The automated evaluation metric involves fine-tuning InternVL-2-4B with a high-quality multimodal scoring dataset, accompanied by detailed scoring criteria and reference answers. The fine-tuned model is then used as the scoring model.

The experimental setup involves benchmarking four open-source interleaved LVLMs: MiniGPT-5, EMU-2, GILL, and Anole. The models were evaluated using the proposed metric, and the results were compared with human annotations using cosine similarity, mean square error (MSE), mean absolute error (MAE), and Pearson coefficient.

Key findings from the experiments include:

Evaluated interleaved LVLMs demonstrate average score of 50.80%, highlighting the difficulty of the benchmark.
Integrated LVLMs outperform open-source interleaved LVLMs by an average of 25.2%.
The integrated models outperform the best performance of the interleaved model by 14.6%, 26.3%, and 16.1% in situational analysis, project-based learning, and multi-step reasoning, respectively.
The fine-tuned scoring model demonstrates the closest alignment with human evaluation results, proving to be the most reliable.

Error analysis revealed challenges in temporal understanding and reasoning ability.
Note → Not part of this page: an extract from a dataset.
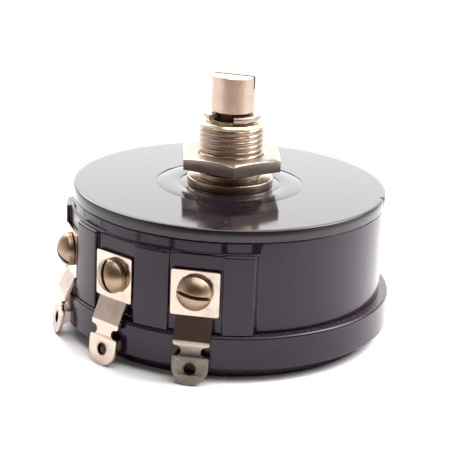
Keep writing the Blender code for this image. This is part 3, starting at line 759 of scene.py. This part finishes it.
def make_drum_wall(mat):
    """Rings of the block's outline, which close to a plain circle above the block."""
    outline = block_outline()

    def ring(height, inset=0.0, least=0.0, exactly=None):
        """The outline at a height, drawn in by an inset, or brought in to exactly one radius."""
        points = []
        for x, y in outline:
            radius = math.hypot(x, y)
            wanted = min(exactly, radius) if exactly else max(radius - inset, least)
            points.append((x * wanted / radius, y * wanted / radius, height))
        return points

    rings = [ring(WALL_BOTTOM + EDGE - rise, inset) for inset, rise in reversed(quarter(EDGE))]
    edge = 0.3
    rings += [ring(BLOCK_TOP - edge + rise, inset, WALL_R) for inset, rise in quarter(edge)]
    cove = 0.2
    rings += [ring(BLOCK_TOP + cove - cove * math.cos(a), exactly=WALL_R + cove - cove * math.sin(a))
              for a in (0.0, 0.4, 0.8, 1.2, math.pi / 2)]
    rings += [ring(WALL_TOP - EDGE + rise, exactly=WALL_R - inset) for inset, rise in quarter(EDGE)]
    rings += [ring(WALL_TOP, exactly=WALL_BORE_R + 0.1), ring(WALL_TOP - 0.1, exactly=WALL_BORE_R),
              ring(WALL_BOTTOM + 0.1, exactly=WALL_BORE_R), ring(WALL_BOTTOM, exactly=WALL_BORE_R + 0.1)]
    wall = link("drum_wall", mesh_from_rings("drum_wall", rings))
    holes = [round_tool(INSERT_HOLE_R, WALL_BORE_R - 1, BLOCK_R, outwards(azimuth, TERMINAL_Z))
             for azimuth in TERMINALS.values()]
    cut(wall, holes)
    add_piece(wall, "case", "case_wall", mat)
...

Temporal understanding issues relate to multimodal information comprehension and cross-modality coherence, while reasoning issues involve complex reasoning and generation capabilities. The authors identify errors in cross-modality coherence, generation adaptability, multimodal information comprehension, and complex reasoning.

The paper concludes by highlighting the challenges and opportunities in interleaved multimodal tasks and states that the proposed metrics provide robust, human-like evaluation performance, significantly reducing errors and biases.